- _EXERCISE_
In the records below, begin at the line that has "build_tubes(place)" and stop after the line that has "# strap, the"; quote those lines verbatim and nothing more.

— begin PROVIDED INFORMATION —

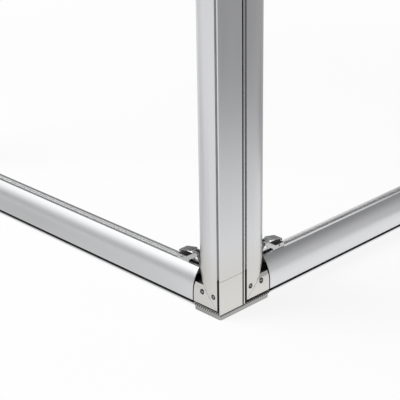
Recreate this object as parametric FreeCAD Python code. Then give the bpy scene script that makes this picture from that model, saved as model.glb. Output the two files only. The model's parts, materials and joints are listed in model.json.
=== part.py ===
import FreeCAD, Part
import math
import os
from FreeCAD import Vector

# Free-standing trade show wall: two fabric frames in a butt corner, bare of their fabric.
# Millimetres. The left frame runs along +Y, the right frame along +X, and +Z is up. One corner is
# modelled once, at the bottom of the left frame's corner end, in (across, along, up) from the
# wall's outer corner, and mirrored to the other seven. At the end all pieces are moved so that
# the origin is on the floor, in the middle of the wall's footprint. Small rounds, such as screws,
# pins and rolled edges, have SIDES flats, which keeps the mesh of all eight corners light.

# Overall sizes
FRAME_LENGTH = 1000.0
FRAME_HEIGHT = 2000.0
FRAME_GAP = 3.0

# Frame profile, measured across the wall (depth) and from the outer edge to the nose (width)
PROFILE_DEPTH = 50.0
PROFILE_WIDTH = 60.0
PROFILE_WALL = 2.0
LIP = 2.5
GROOVE_WIDTH = 4.7
GROOVE_DEPTH = 14.0
SIDE_FLAT = 21.0
NOSE_WIDTH = 18.6
SLOT_MOUTH = 8.0
SLOT_LIP = 2.0
SLOT_WIDTH = 15.0
SLOT_DEPTH = 6.0

# Fits
SEAM = 0.5
RAIL_GAP = 2.4
FIT = 0.3
PIN_GAP = 0.08
THREAD_GAP = 0.1
CUT_OVER = 1.0
SIDES = 8

# Corner pieces
CHEEK_HEIGHT = 40.0
CHEEK_EDGE = 34.5
CHEEK_BEVEL = 3.0
CHEEK_INNER = 8.0
CORE_REACH = 38.0
CORE_SHOULDER = 24.0
SPIGOT_LENGTH = 55.0
GUSSET_THICKNESS = 14.0

# Corner screws, two on each side of each corner, countersunk through the profile's wall
SCREW_RADIUS = 2.5
SCREW_LENGTH = 14.0
SCREW_HEIGHT = 29.2
SCREW_NEAR = 16.0
SCREW_FAR = 41.7

# Floor and top plates
PLATE_THICKNESS = 6.8
PLATE_SETBACK = 1.0
PLATE_CORNER_RADIUS = 3.5
PLATE_SCREW_RUN = 31.0
PLATE_SCREW_HEAD_RADIUS = 5.0
PLATE_SCREW_SUNK = 0.4
PLATE_SCREW_LENGTH = 19.0

# Latch: pivot measured from the upright's nose and above the rail's nose
PIVOT_RUN = 12.2
PIVOT_RISE = 18.2
PIVOT_RADIUS = 2.5
PIVOT_HEAD_RADIUS = 3.3
PIVOT_HEAD_HEIGHT = 0.8
HOOK_PIN_RUN = 7.3
HOOK_PIN_RISE = 1.6
HOOK_PIN_RADIUS = 1.5

# Latch lever, pressed from sheet
SHEET = 1.6
LEVER_WIDTH = 17.0
LEVER_STRIP = 2.7
LEVER_NOTCH = 5.4
LEVER_NOTCH_RUN = 11.8
LEVER_FLAT = 15.0
LEVER_REACH = 35.0
LEVER_SLOPE = 13.0
LEVER_ROLL_RADIUS = 2.6
KNUCKLE_END_ANGLE = 310.0
EAR_RADIUS = 2.7

# Latch base, cast, with an arm on each side of the lever's knuckles
ARM_GAP = 0.2
BASE_START = 28.0
BASE_LENGTH = 27.5
BASE_HEIGHT = 8.5
BASE_CHAMFER = 2.0
ARM_THICKNESS = 2.2
ARM_RADIUS = 3.6
ARM_ROOT_RUN = 33.0
ARM_ROOT_RISE = 5.0
FOOT_INSET = 2.0
BASE_SCREW_RUN = 43.5
BASE_SCREW_RISE = 5.4
BASE_SCREW_RADIUS = 2.2
BASE_SCREW_END = 0.8

# Latch hook and the keeper in the upright's slot
HOOK_THICKNESS = 4.8
HOOK_EYE_RADIUS = 3.0
HOOK_BAR = 4.0
CLAW_RUN = 3.2
CLAW_THICKNESS = 3.0
CLAW_TOP = 9.0
KEEPER_WIDTH = 7.0
KEEPER_TONGUE = 1.8
KEEPER_LIP = 2.2
KEEPER_LIP_HEIGHT = 5.7
KEEPER_HEIGHT = 15.0
KEEPER_CHANNEL = 5.8
KEEPER_STEP = 3.0

# Derived places
GROOVE_END = LIP + GROOVE_WIDTH
MIDDLE = PROFILE_DEPTH / 2
NOSE_DROP = (PROFILE_DEPTH - NOSE_WIDTH) / 2
CORNER = PROFILE_WIDTH
SCREW_HEAD_RADIUS = SCREW_RADIUS + PROFILE_WALL + FIT
SIDE_RISE = PROFILE_WIDTH - SIDE_FLAT
SIDE_RADIUS = (SIDE_RISE ** 2 + NOSE_DROP ** 2) / (2 * NOSE_DROP)
CHAMBER_END = PROFILE_WIDTH - SLOT_LIP - SLOT_DEPTH - PROFILE_WALL
FRAME_BASE = PLATE_THICKNESS
FRAME_TOP = FRAME_BASE + FRAME_HEIGHT
FOOTPRINT_MIDDLE = ((PROFILE_DEPTH + FRAME_GAP + FRAME_LENGTH) / 2, FRAME_LENGTH / 2)
RAIL_START = CORNER + RAIL_GAP
PIVOT = (CORNER + PIVOT_RUN, CORNER + PIVOT_RISE)
HOOK_PIN = (PIVOT[0] + HOOK_PIN_RUN, PIVOT[1] + HOOK_PIN_RISE)
KNUCKLE_RADIUS = PIVOT_RADIUS + PIN_GAP + SHEET
BASE_WIDTH = LEVER_NOTCH + 2 * (LEVER_STRIP + ARM_GAP + ARM_THICKNESS)
HALF_FLAT = 0.5
X_AXIS = Vector(1, 0, 0)
Y_AXIS = Vector(0, 1, 0)
Z_AXIS = Vector(0, 0, 1)


def box(across, along, up):
    """Box from (low, high) pairs; up is counted from the frame's bottom."""
    size = [high - low for low, high in (across, along, up)]
    return Part.makeBox(*size, Vector(across[0], along[0], FRAME_BASE + up[0]))


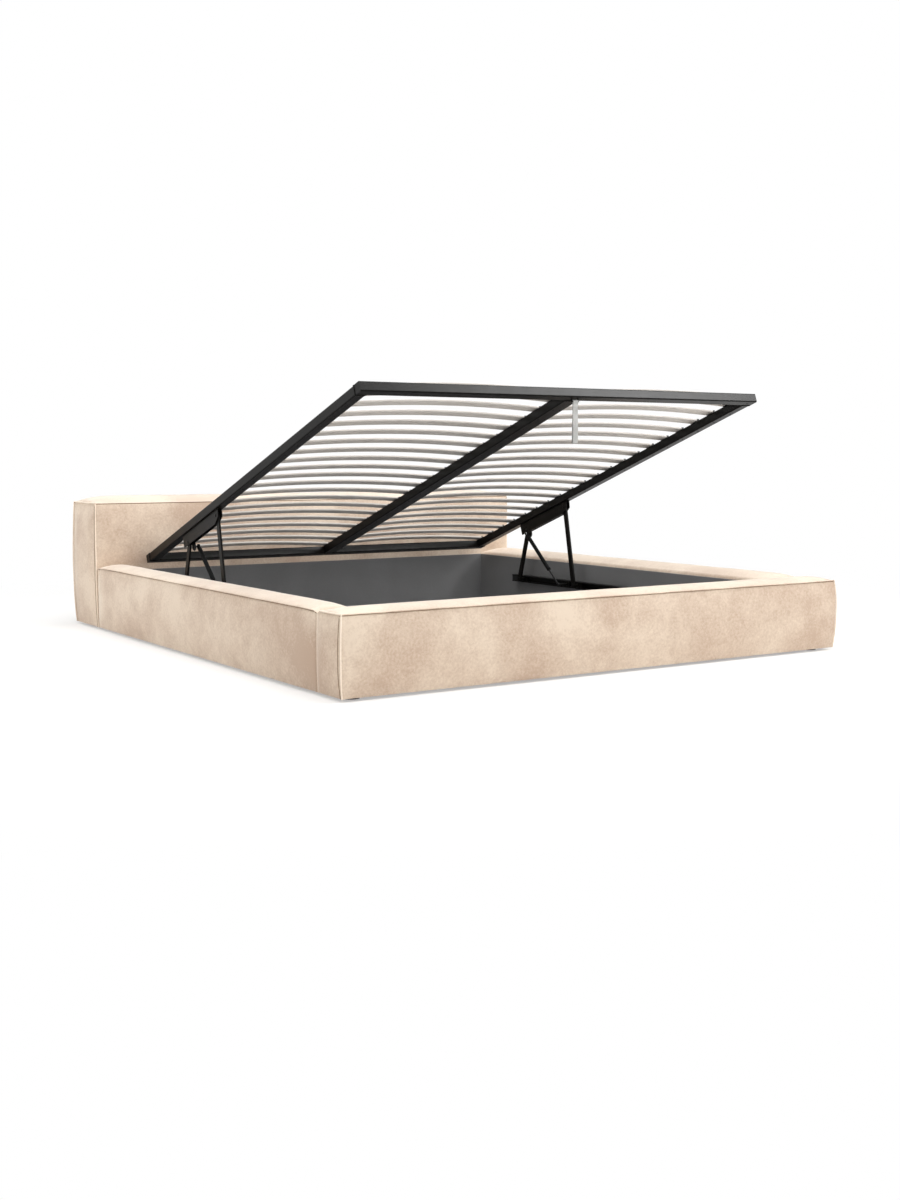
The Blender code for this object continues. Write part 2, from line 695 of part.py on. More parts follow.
def build_track(side):
    """Track, with the fixed stud of the strut on an ear across its lips."""
    start = FRONT_FOOT[0] - CARRIAGE_TRAVEL - CARRIAGE_SHOE / 2 - TRACK_FRONT_ROOM
    end = REAR_FOOT[0] + CARRIAGE_SHOE / 2 + TRACK_REAR_ROOM
    track = prism("lift_track_" + side_name(side), track_profile(side), start, end, along_y)
    y = STRUT_FOOT[0]
    ear_ends = sorted((side * (TRACK_FRONT - TRACK_WALL), side * (TRACK_FRONT + TRACK_WALL / 2)))
    ear_top = TRACK_BASE + TRACK_HEIGHT - TRACK_WALL
    ear_outline = rectangle(y - EAR_LENGTH / 2, y + EAR_LENGTH / 2, TRACK_BASE + TRACK_WALL, ear_top)
    ear = prism("ear", ear_outline, *ear_ends, along_x)
    stud_ends = sorted((side * (STRUT_X + EYE_THICKNESS / 2 + PIVOT_CLEARANCE), side * TRACK_FRONT))
    stud = pin("stud", STRUT_FOOT, STUD_FOOT_RADIUS, *stud_ends)
    dress(fuse(track, ear, stud), BLACK_STEEL)


def build_carriage(side):
    """Carriage: a bar with a shoe at each pivot, and bosses that reach out to the arms' feet."""
    low = TRACK_BASE + TRACK_WALL + GAP
    high = TRACK_BASE + TRACK_HEIGHT - TRACK_WALL - GAP
    wall = TRACK_WALL + GAP
    shoe_low, shoe_high = sorted((side * (TRACK_FRONT + wall), side * (TRACK_BACK - wall)))
    bar_middle = side * (TRACK_FRONT + TRACK_BACK) / 2
    bar_reach = CARRIAGE_BAR / 2
    bar = block("carriage_" + side_name(side),
                (bar_middle - bar_reach, FRONT_FOOT[0], low + TRACK_WALL),
                (bar_middle + bar_reach, REAR_FOOT[0], high - TRACK_WALL))
    boss_ends = sorted((side * (LIFT_PLANE + ARM_THICKNESS / 2 + PIVOT_CLEARANCE), bar_middle))
    for y, z in (FRONT_FOOT, REAR_FOOT):
        reach = CARRIAGE_SHOE / 2
        shoe = block("shoe", (shoe_low, y - reach, low), (shoe_high, y + reach, high))
        fuse(bar, shoe, pin("boss", (y, z), BOSS_RADIUS, *boss_ends))
    dress(bar, BLACK_STEEL)


def round_bar(name, radius, top, bottom):
    return prism(name, circle((0.0, 0.0), radius), bottom, top, along_z)


def build_strut(side, axis, origin):
    """Gas strut: a cylinder that hangs from the frame, and in it the rod that ends at the track's stud."""
    stud = frame_place(STRUT_STUD_ALONG, -STRUT_STUD_DOWN)
    length, turn = swing(stud, STRUT_FOOT)
    name = "strut_cylinder_" + side_name(side)
    cylinder = round_bar(name, STRUT_RADIUS, -EYE_RADIUS / 2, -STRUT_BODY_LENGTH)
    half = EYE_THICKNESS / 2
    reach = STRUT_RADIUS * 2
    fuse(cylinder, pin("eye", (0.0, 0.0), EYE_RADIUS, -half, half))
    hole = pin("hole", (0.0, 0.0), STUD_RADIUS + PIN_CLEARANCE, -reach, reach)
    flats = [block("flat", (start, -reach, -EYE_RADIUS), (start + reach, reach, EYE_RADIUS))
             for start in (half, -half - reach)]
    bore = round_bar("bore", ROD_RADIUS + ROD_CLEARANCE, -BORE_END_WALL, -STRUT_BODY_LENGTH - OVERRUN)
    cut(cylinder, hole, *flats, bore)
    place = origin + Vector((side * STRUT_X, -STRUT_STUD_ALONG, -STRUT_STUD_DOWN))
    dress(cylinder, BLACK_STEEL, axis, place, turn + OPEN_ANGLE)
    rod = round_bar("strut_rod_" + side_name(side), ROD_RADIUS, ROD_LENGTH, EYE_RADIUS / 2)
    fuse(rod, pin("eye", (0.0, 0.0), EYE_RADIUS, -half, half))
    dress(rod, ROD_STEEL, cylinder, (0.0, 0.0, -length))


def build_strap(axis, origin):
    """Loop of webbing that hangs straight down from the staple."""
    half = STRAP_WIDTH / 2
    strap = pin("pull_strap", (0.0, 0.0), STRAP_LOOP_RADIUS, -half, half)
    tail = rectangle(-STRAP_THICKNESS / 2, STRAP_THICKNESS / 2, -STRAP_LENGTH, 0.0)
    fuse(strap, prism("tail", tail, -half, half, along_x))
    cut(strap, pin("hole", (0.0, 0.0), STAPLE_RADIUS + PIN_CLEARANCE, -STRAP_WIDTH, STRAP_WIDTH))
    place = origin + Vector((0.0, TUBE_WIDTH / 2 - FRAME_LENGTH, -STAPLE_DROP))
    dress(strap, WEBBING, axis, place, OPEN_ANGLE)


def build_frame():
    axis = bpy.data.objects.new("lift_axis", None)
    bpy.context.scene.collection.objects.link(axis)
    axis.location = (0.0, *POLE)
    axis.rotation_euler = (-OPEN_ANGLE, 0.0, 0.0)
    origin = Vector((0.0, *EDGE_FROM_POLE))

    def place(piece, finish):
        return dress(piece, finish, axis, origin)

    build_tubes(place)
    build_slats(place)
    build_strap(axis, origin)
    for side in (-1, 1):
        place(lift_bracket(side), BLACK_STEEL)
        build_track(side)
        build_carriage(side)
        build_arms(side, axis, origin)
        build_strut(side, axis, origin)


def main():
    for item in list(bpy.data.objects):
        bpy.data.objects.remove(item)
    build_upholstery()
    build_linings()
    build_bottom()
    build_corners()
    build_frame()
    bpy.context.view_layer.update()


main()
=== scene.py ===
# %% [markdown]
# # A storage bed in champagne velvet, with its slatted frame raised
#
# The steel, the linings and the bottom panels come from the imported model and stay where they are.
# This script gives them their finishes, and models what a needle, a press or a welding torch makes:
# the padded velvet boards with their piped seams, the bowed slats in their holders, the webbing
# strap, the weld beads and the small fixings.

# %% Load the frame
import json
from functools import partial
from math import cos, exp, hypot, pi, radians, sin, sqrt

import bmesh
import bpy
from mathutils import Matrix, Vector, noise


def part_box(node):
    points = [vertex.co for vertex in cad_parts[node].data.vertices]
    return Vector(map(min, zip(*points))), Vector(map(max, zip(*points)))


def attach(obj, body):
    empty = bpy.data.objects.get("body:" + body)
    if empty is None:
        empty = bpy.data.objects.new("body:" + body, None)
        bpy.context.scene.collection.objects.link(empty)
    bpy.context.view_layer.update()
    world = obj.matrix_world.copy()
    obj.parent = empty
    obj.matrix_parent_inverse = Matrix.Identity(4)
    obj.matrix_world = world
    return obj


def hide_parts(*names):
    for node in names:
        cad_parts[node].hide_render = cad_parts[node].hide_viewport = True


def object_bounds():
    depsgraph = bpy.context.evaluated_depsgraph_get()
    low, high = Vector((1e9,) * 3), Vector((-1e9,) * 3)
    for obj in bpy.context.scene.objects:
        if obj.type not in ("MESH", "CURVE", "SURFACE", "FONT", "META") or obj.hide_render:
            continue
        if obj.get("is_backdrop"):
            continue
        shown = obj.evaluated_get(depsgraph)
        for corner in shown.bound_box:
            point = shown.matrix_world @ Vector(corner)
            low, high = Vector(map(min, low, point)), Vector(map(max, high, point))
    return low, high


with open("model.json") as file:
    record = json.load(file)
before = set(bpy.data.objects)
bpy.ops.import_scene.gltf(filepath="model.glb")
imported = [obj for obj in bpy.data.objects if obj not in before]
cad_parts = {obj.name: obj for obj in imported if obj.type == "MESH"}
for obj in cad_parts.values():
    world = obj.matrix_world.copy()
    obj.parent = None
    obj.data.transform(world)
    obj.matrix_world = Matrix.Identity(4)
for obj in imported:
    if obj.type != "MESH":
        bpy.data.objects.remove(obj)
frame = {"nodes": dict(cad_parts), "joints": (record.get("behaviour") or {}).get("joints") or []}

cad_low, cad_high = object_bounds()
nodes = frame["nodes"]
print("CAD box", [round(v, 3) for v in (*cad_low, *cad_high)])

# %% [markdown]
# ## Sizes taken from the frame
#
# A node's box tells where it stands. The padded boards swell a little past their seams, so the seam
# lines lie inside those boxes by the amounts named here.

# %% Seam lines of the four padded boards
MM = 0.001
FACE_SWELL = 9 * MM
SIDE_SWELL = 8 * MM
COVER_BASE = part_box("headboard")[0].z
RAIL_SEAM, HEAD_SEAM = 0.273, 0.552     # heights of the piped top seams
HALF_WIDTH = cad_high.x - SIDE_SWELL
FOOT_FACE = cad_low.y + FACE_SWELL
HEAD_FACE = cad_high.y - FACE_SWELL
RAIL_LOW, RAIL_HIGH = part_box("side_rail_right")
RAIL_THICKNESS = HALF_WIDTH - RAIL_LOW.x
FOOT_THICKNESS = RAIL_LOW.y - FOOT_FACE
HEAD_THICKNESS = HEAD_FACE - RAIL_HIGH.y
print("thicknesses", round(RAIL_THICKNESS, 4), round(FOOT_THICKNESS, 4), round(HEAD_THICKNESS, 4))

# %% [markdown]
# ## The camera
#
# The photograph was taken from the left of the foot, a little above the rails. Only the camera's
# place, its turn and its lens are needed: the frame is not shifted.

# %% Camera
CAMERA_PLACE = (-3.168, -5.020, 0.760)
CAMERA_TURN = radians(33.197)
CAMERA_DIP = radians(5.860)
SENSOR = 36.0
FOCAL_PIXELS = 1410.9
PHOTO_HEIGHT = 1200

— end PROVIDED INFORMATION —

- _REPLY TO THE EXERCISE_
    build_tubes(place)
    build_slats(place)
    build_strap(axis, origin)
    for side in (-1, 1):
        place(lift_bracket(side), BLACK_STEEL)
        build_track(side)
        build_carriage(side)
        build_arms(side, axis, origin)
        build_strut(side, axis, origin)


def main():
    for item in list(bpy.data.objects):
        bpy.data.objects.remove(item)
    build_upholstery()
    build_linings()
    build_bottom()
    build_corners()
    build_frame()
    bpy.context.view_layer.update()


main()
=== scene.py ===
# %% [markdown]
# # A storage bed in champagne velvet, with its slatted frame raised
#
# The steel, the linings and the bottom panels come from the imported model and stay where they are.
# This script gives them their finishes, and models what a needle, a press or a welding torch makes:
# the padded velvet boards with their piped seams, the bowed slats in their holders, the webbing
# strap, the weld beads and the small fixings.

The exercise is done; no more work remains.